• [AIM]
Return exactly the lines that run from the beginning through the line containing "return cavity", both included, and no others.

• [COLLECTED DATA]
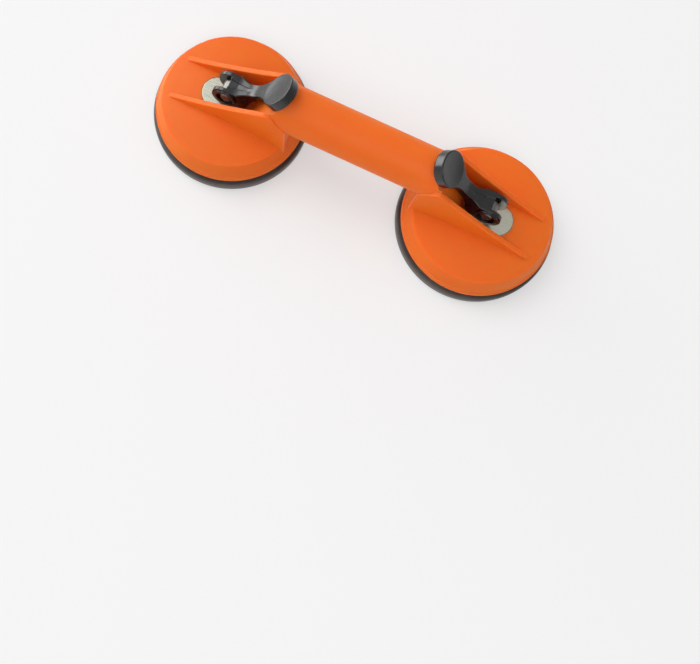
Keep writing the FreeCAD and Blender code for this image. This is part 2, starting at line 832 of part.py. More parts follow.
def make_cavity():
    """Inside of a cup housing, up to the hub that carries the wear plate."""
    wall = size("wall")
    rim, under = size("rim_radius"), size("rim_underside")
    hub = size("hub_radius")
    roof = size("crown_edge") + size("crown_rise") * 0.7 - wall
    plain = turned_solid("cavity_outline", [
        (0, under - 5),
        (rim - wall, under - 5),
        (rim - wall, under + size("rim_depth")),
        (size("skirt_radius") - wall, size("skirt_foot")),
        (size("crown_radius") - wall, size("crown_edge") - wall),
        (hub, roof),
        (hub, size("hub_underside")),
        (0, size("hub_underside")),
    ])
    ribs = []
    thick = size("rib_thickness")
    count = int(SIZES["rib_count"])
    for i in range(count):
        turn = 360 * (i + 0.5) / count
        rib = doc.addObject("Part::Box", f"rib_{i}")
        rib.Placement = Placement(Vector(), Rotation(Vector(0, 0, 1), turn))
        bind(rib, "Length", size("crown_radius"))
        bind(rib, "Width", thick)
        bind(rib, "Height", size("crown_edge"))
        bind(rib, "Placement.Base.x", thick * (math.sin(math.radians(turn)) / 2))
        bind(rib, "Placement.Base.y", thick * (math.cos(math.radians(turn)) / -2))
        bind(rib, "Placement.Base.z", size("hub_underside"))
        ribs.append(rib)
    cavity = doc.addObject("Part::Cut", "cavity")
    cavity.Base = plain
    cavity.Tool = joined("ribs", ribs)
    return cavity


def make_cheek(name, side):
    """One of the two walls over a cup, with a long swept crest and rounded edges."""
    end, top = size("cheek_end_reach"), size("cheek_top")
    drop = end - size("cheek_top_reach")
    wall = flat_solid(f"{name}_cheek_wall", [
        (size("cheek_toe_reach"), size("cheek_foot")),
        (size("cheek_toe_reach"), size("cheek_toe_height"), -size("cheek_sweep")),
        (-size("cheek_top_reach"), top),
        (-end, top - drop),
        (-end, size("cheek_foot")),
    ], size("cheek_wall"))
    centre = (size("cheek_half_width") - size("cheek_wall") / 2) * side
    bind(wall, "Placement.Base.y", centre)
    doc.recompute()
    side_y, foot = value(centre), SIZES["cheek_foot"] + 1
    crest = round_edges(f"{name}_cheek_crest", wall, SIZES["cheek_crest"], lambda edge: (
        near(edge.CenterOfMass.y, side_y) and near(edge.CenterOfMass.z, SIZES["cheek_top"])))
    return round_edges(f"{name}_cheek", crest, SIZES["cheek_edge"], lambda edge: (
        edge.BoundBox.ZMax > foot and (
            not near(edge.CenterOfMass.y, side_y)
            or near(edge.CenterOfMass.z, SIZES["cheek_toe_height"]))))


def round_edges(name, base, radius, wanted):
    """The solid with every edge that `wanted` picks rounded."""
    rounded = doc.addObject("Part::Fillet", name)
    rounded.Base = base
    rounded.Edges = [
        (i, radius, radius) for i, edge in enumerate(base.Shape.Edges, start=1) if wanted(edge)
    ]
    doc.recompute()
    return rounded


def seat_line(along):
    """A point of the face that the paddle rests on, from its distance down the slope."""
    under = size("paddle_thickness") / 2 + size("seat_gap")
    x = -size("paddle_reach") - sine(tilt) * under
    z = size("pivot_height") + size("paddle_rise") - cosine(tilt) * under
    return (x + cosine(tilt) * along, z - sine(tilt) * along)


def ramp_face():
    """The face under the lever, from the seat's lower end down to the wear plate's level."""
    foot = size("plate_length") / 2 - size("plate_offset") + size("ramp_foot_gap")
    low_end = seat_line(size("paddle_radius") + 0.8)
    return [
        low_end,
        (-foot - 2, size("plate_top") + size("ramp_foot_radius"), size("ramp_foot_radius")),
        (-foot, size("plate_top")),
    ]


def make_trough():
    """Room for the lever, cut out of the handle's ends."""
    high = size("paddle_radius") * 3
    front = size("cheek_toe_reach") + CUTTER_OVERRUN
    low_end, foot_start, foot_end = ramp_face()
    return flat_solid("trough", [
        (front, size("cheek_foot") - 1),
        (front, size("cheek_top") + high),
        seat_line(-high),
        low_end,
        foot_start,
        foot_end,
        (foot_end[0], size("cheek_foot") - 1),
    ], trough_half_width * 2)


def make_ramp():
    """The block between the cheeks that carries the handle and that the paddle rests on."""
    back = size("cheek_end_reach") - 1
    under_handle = size("handle_end_reach") + 0.5
    under = size("paddle_thickness") / 2 + size("seat_gap")
    rise = under_handle - size("paddle_reach") - sine(tilt) * under
    low_end, foot_start, foot_end = ramp_face()
    return flat_solid("ramp", [
        (-back, size("cheek_foot")),
        (foot_end[0], size("cheek_foot")),
        (*foot_end, -size("ramp_foot_radius")),
        foot_start[:2],
        low_end,
        seat_line(-rise / cosine(tilt)),
        (-under_handle, size("handle_axis")),
        (-back, size("handle_axis")),
    ], (trough_half_width + 1) * 2)


def make_handle_bar():
    """Round bar of even radius, flaring a little toward the cheeks at both ends."""
    radius, flare = size("handle_radius"), size("handle_flare")
    half = size("cup_spacing") / 2 - size("handle_end_reach")
    straight = size("handle_straight") / 2
    run = half - straight
    sweep = (run * run + flare * flare) / (flare * 2)
    bar = turned_solid("handle_bar", [
        (0, -half),
        (radius + flare, -half, -sweep),
        (radius, -straight),
        (radius, straight, -sweep),
        (radius + flare, half),
        (0, half),
    ])
    bar.Placement = Placement(Vector(), Rotation(Vector(0, 1, 0), 90))
    bind(bar, "Placement.Base.z", size("handle_axis"))
    return bar


def make_handle_cores():
    """Cells cored out of the handle from below, with a rib left between each two."""
    cells = int(SIZES["handle_cells"])
    pitch = size("handle_core") / cells
    length = pitch - size("handle_rib")
    bore = size("handle_radius") - size("handle_wall")
    cores = []
    for i in range(cells):
        start = pitch * i - size("handle_core") / 2 + size("handle_rib") / 2
        round_part = doc.addObject("Part::Cylinder", f"core_bore_{i}")
        bind(round_part, "Radius", bore)
        bind(round_part, "Height", length)
        round_part.Placement = Placement(Vector(), Rotation(Vector(0, 1, 0), 90))
        bind(round_part, "Placement.Base.x", start)
        bind(round_part, "Placement.Base.z", size("handle_axis"))
        mouth = doc.addObject("Part::Box", f"core_mouth_{i}")
        bind(mouth, "Length", length)
        bind(mouth, "Width", size("handle_mouth"))
        bind(mouth, "Height", size("handle_radius") + 1)
        bind(mouth, "Placement.Base.x", start)
        bind(mouth, "Placement.Base.y", size("handle_mouth") / -2)
        bind(mouth, "Placement.Base.z", size("handle_axis") - size("handle_radius") - 1)
        core = doc.addObject("Part::Fuse", f"core_{i}")
        core.Base = round_part
        core.Tool = mouth
        cores.append(core)
    half_mouth = size("handle_mouth") / 2
    lips = square_root(size("handle_radius") * size("handle_radius") - half_mouth * half_mouth)
    step = doc.addObject("Part::Box", "core_step")
    bind(step, "Length", size("handle_core") - size("handle_rib"))
    bind(step, "Width", size("handle_mouth"))
    bind(step, "Height", size("handle_radius") - lips + size("handle_rib"))
    bind(step, "Placement.Base.x", (size("handle_core") - size("handle_rib")) / -2)
    bind(step, "Placement.Base.y", size("handle_mouth") / -2)
    bind(step, "Placement.Base.z", size("handle_axis") - size("handle_radius") - 1)
    return cores + [step]


def make_plate_pocket():
    """Recess that the wear plate lies in."""
    sketch = doc.addObject("Sketcher::SketchObject", "plate_pocket_outline")
    draw_outline(sketch, plate_outline(size("plate_gap")))
    return raised_solid("plate_pocket", sketch, size("plate_top") - size("plate_thickness"), 10)


def raised_solid(name, sketch, floor, height):
    solid = doc.addObject("Part::Extrusion", name)
    solid.Base = sketch
    solid.DirMode = "Normal"
    solid.Solid = True
    bind(solid, "LengthFwd", height)
    bind(solid, "Placement.Base.z", floor)
    return solid


def make_strap_slot():
    sketch = doc.addObject("Sketcher::SketchObject", "strap_slot_outline")
    draw_outline(sketch, slot_outline())
    return raised_solid("strap_slot", sketch, size("rim_underside"), 30)


def make_hub_pocket():
    """Room under the hub for the strap's feet."""
    pocket = doc.addObject("Part::Cylinder", "hub_pocket")
    bind(pocket, "Radius", size("hub_pocket_radius"))
    bind(pocket, "Height", size("hub_pocket_roof") - size("rim_underside"))
    bind(pocket, "Placement.Base.z", size("rim_underside"))
    return pocket


# ---------------------------------------------------------------- build, check and write

def over_cup(piece, sign):
    """Moves a piece from its cup's frame to the right cup (sign 1) or the left one (-1)."""
    piece.Placement = Placement(piece.Placement.Base, Rotation(Vector(0, 0, 1), 90 - 90 * sign))
    bind(piece, "Placement.Base.x", size("cup_spacing") / 2 * sign)
    return piece


MAKERS = {
    "rubber_pad": make_rubber_pad,
    "insert_plate": make_insert_plate,
    "stud_strap": make_stud_strap,
    "strap_rivets": make_strap_rivets,
    "pivot_pin": make_pivot_pin,
    "wear_plate": make_wear_plate,
    "lever": make_lever,
}

pieces = [make_lifter_body("lifter_body")]
for side, sign in (("left", -1), ("right", 1)):
    for name, maker in MAKERS.items():
        pieces.append(over_cup(maker(f"{side}_{name}"), sign))
doc.recompute()

for thing in doc.Objects:
    if "Invalid" in thing.State or "Error" in thing.State:
        raise RuntimeError(f"{thing.Name} failed: {thing.State}")
for piece in pieces:
    if piece.Shape.isNull() or not piece.Shape.isValid():
        raise RuntimeError(f"{piece.Label} has a bad shape")

os.makedirs("parts", exist_ok=True)
for piece in pieces:
    piece.Shape.exportStep(f"parts/{piece.Label}.step")
    box = piece.Shape.BoundBox
    print(f"{piece.Label}: {len(piece.Shape.Solids)} solid, {piece.Shape.Volume:.0f} mm3,"
          f" z {box.ZMin:.2f} to {box.ZMax:.2f}")
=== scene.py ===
"""Twin-cup suction lifter for floor tiles: finishes, rubber cups and stage, laid out as a
Blender add-on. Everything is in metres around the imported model, with the cups on the floor."""
import math

import bmesh
import bpy
from mathutils import Euler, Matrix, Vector


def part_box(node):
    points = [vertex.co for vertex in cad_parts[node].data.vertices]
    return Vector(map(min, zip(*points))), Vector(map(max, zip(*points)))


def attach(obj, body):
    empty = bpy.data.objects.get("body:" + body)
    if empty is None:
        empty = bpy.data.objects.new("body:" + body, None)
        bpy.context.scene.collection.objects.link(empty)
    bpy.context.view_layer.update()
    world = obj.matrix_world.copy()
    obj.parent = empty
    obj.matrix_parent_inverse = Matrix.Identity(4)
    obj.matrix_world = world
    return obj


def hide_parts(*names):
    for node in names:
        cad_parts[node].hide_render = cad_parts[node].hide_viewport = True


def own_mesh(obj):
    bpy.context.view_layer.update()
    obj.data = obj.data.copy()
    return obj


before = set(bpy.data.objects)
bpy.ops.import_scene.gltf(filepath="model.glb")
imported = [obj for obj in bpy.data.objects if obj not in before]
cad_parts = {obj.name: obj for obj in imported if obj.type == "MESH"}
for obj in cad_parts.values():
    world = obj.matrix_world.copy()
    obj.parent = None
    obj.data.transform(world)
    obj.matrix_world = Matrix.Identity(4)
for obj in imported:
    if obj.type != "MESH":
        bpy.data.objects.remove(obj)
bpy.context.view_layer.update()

bl_info = {
    "name": "Suction Lifter",
    "version": (1, 0, 0),
    "blender": (4, 5, 0),
    "location": "3D View > Sidebar > Lifter",
    "description": "Finishes, rubber cups and stage for a twin-cup suction lifter",
    "category": "Object",
}

MM = 0.001
SIDES = ("left", "right")
PAD_LOW, PAD_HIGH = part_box("right_rubber_pad")
CUP_X = (PAD_LOW[0] + PAD_HIGH[0]) / 2       # from the lifter's middle to a cup's axis
CUP_RADIUS = (PAD_HIGH[0] - PAD_LOW[0]) / 2
NOISE_LOW = 0.3                              # nearly all of a noise lies between these
NOISE_HIGH = 0.7


def linear(code):
    """An sRGB colour written as six hex digits, as the linear colour that shaders take."""
    channels = [int(code[i:i + 2], 16) / 255 for i in (0, 2, 4)]
    return tuple(c / 12.92 if c <= 0.04045 else ((c + 0.055) / 1.055) ** 2.4 for c in channels)


# ------------------------------------------------------------------------------- settings

COLOUR = {"subtype": "COLOR", "size": 3, "min": 0, "max": 1}    # said of every colour
LENGTH = {"unit": "LENGTH", "precision": 5}                     # said of every length


class LifterColours(bpy.types.PropertyGroup):
    """Colours of the lifter's finishes and of the stage"""
    abs_orange: bpy.props.FloatVectorProperty(
        name="Orange ABS", description="Moulded body", default=linear("EE7319"), **COLOUR)
    abs_deep: bpy.props.FloatVectorProperty(
        name="Deep orange", description="Body where the pigment lies thicker",
        default=linear("EC6B15"), **COLOUR)
    # Paler edge colour: partly real rubbing, partly a painted highlight along the body's crests.
    abs_scuff_and_highlight: bpy.props.FloatVectorProperty(
        name="Scuffed and highlit orange", description="Body's rubbed edges, with painted highlight",
        default=linear("FFB07A"), **COLOUR)
    rubber: bpy.props.FloatVectorProperty(
        name="Rubber", description="Cups", default=linear("241D1B"), **COLOUR)
    rubber_bloom: bpy.props.FloatVectorProperty(
        name="Rubber bloom", description="Cups' greyish patches",
        default=linear("6E6662"), **COLOUR)
    # The lip's outer edge is painted paler with this colour: painted light on its lit upper
    # face.
    rubber_lip_light: bpy.props.FloatVectorProperty(
        name="Rubber lip light", description="Cups' lips, painted paler at the edge as if lit",
        default=linear("665D58"), **COLOUR)
    nylon: bpy.props.FloatVectorProperty(
        name="Black nylon", description="Levers", default=linear("0B0B0C"), **COLOUR)
    zinc: bpy.props.FloatVectorProperty(
        name="Zinc", description="Straps, pins, rivets and insert plates",
        default=linear("706F6D"), **COLOUR)
    zinc_pale: bpy.props.FloatVectorProperty(
        name="Pale zinc", description="Lighter mottles of the zinc",
        default=linear("969591"), **COLOUR)
    steel: bpy.props.FloatVectorProperty(
        name="Rolled steel", description="Wear plates", default=linear("C9C9B8"), **COLOUR)
    steel_pale: bpy.props.FloatVectorProperty(
        name="Pale rolled steel", description="Lighter lines of the wear plates",
        default=linear("E3E3D2"), **COLOUR)
    floor: bpy.props.FloatVectorProperty(
        name="Floor", description="Paper under the lifter", default=linear("F1F0F0"), **COLOUR)
    surroundings: bpy.props.FloatVectorProperty(
        name="Surroundings", description="Studio walls and ceiling",
        default=linear("FFFFFF"), **COLOUR)


class LifterSizes(bpy.types.PropertyGroup):
    """Widths of the lifter's edges and surface patterns"""
    edge_round: bpy.props.FloatProperty(
        name="Edge rounding", description="Radius that catches light along moulded edges",
        default=0.7 * MM, min=0, max=3 * MM, **LENGTH)
    grain: bpy.props.FloatProperty(
        name="Mould grain", description="Width of a pit of the spark-eroded mould",
        default=0.35 * MM, min=0.05 * MM, max=2 * MM, **LENGTH)
    scratch: bpy.props.FloatProperty(
        name="Scratch spacing", description="Across the rolled steel's fine lines",
        default=0.25 * MM, min=0.05 * MM, max=2 * MM, **LENGTH)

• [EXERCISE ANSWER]
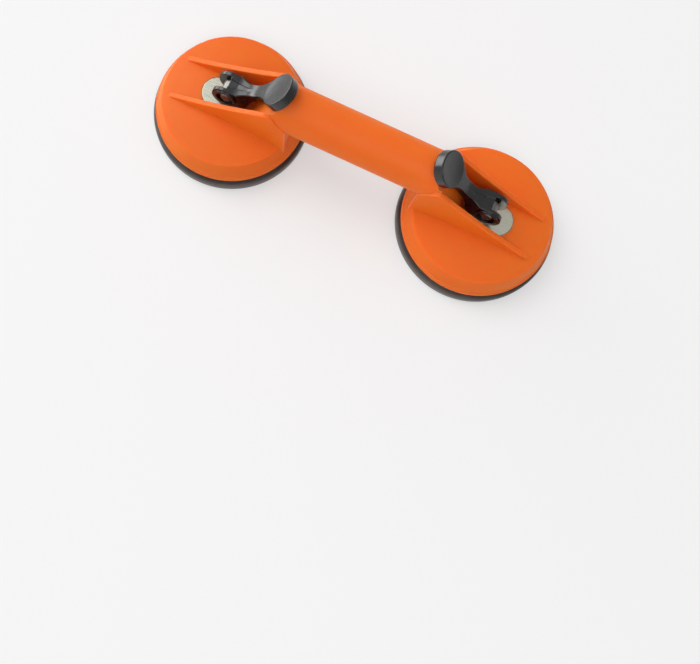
Keep writing the FreeCAD and Blender code for this image. This is part 2, starting at line 832 of part.py. More parts follow.
def make_cavity():
    """Inside of a cup housing, up to the hub that carries the wear plate."""
    wall = size("wall")
    rim, under = size("rim_radius"), size("rim_underside")
    hub = size("hub_radius")
    roof = size("crown_edge") + size("crown_rise") * 0.7 - wall
    plain = turned_solid("cavity_outline", [
        (0, under - 5),
        (rim - wall, under - 5),
        (rim - wall, under + size("rim_depth")),
        (size("skirt_radius") - wall, size("skirt_foot")),
        (size("crown_radius") - wall, size("crown_edge") - wall),
        (hub, roof),
        (hub, size("hub_underside")),
        (0, size("hub_underside")),
    ])
    ribs = []
    thick = size("rib_thickness")
    count = int(SIZES["rib_count"])
    for i in range(count):
        turn = 360 * (i + 0.5) / count
        rib = doc.addObject("Part::Box", f"rib_{i}")
        rib.Placement = Placement(Vector(), Rotation(Vector(0, 0, 1), turn))
        bind(rib, "Length", size("crown_radius"))
        bind(rib, "Width", thick)
        bind(rib, "Height", size("crown_edge"))
        bind(rib, "Placement.Base.x", thick * (math.sin(math.radians(turn)) / 2))
        bind(rib, "Placement.Base.y", thick * (math.cos(math.radians(turn)) / -2))
        bind(rib, "Placement.Base.z", size("hub_underside"))
        ribs.append(rib)
    cavity = doc.addObject("Part::Cut", "cavity")
    cavity.Base = plain
    cavity.Tool = joined("ribs", ribs)
    return cavity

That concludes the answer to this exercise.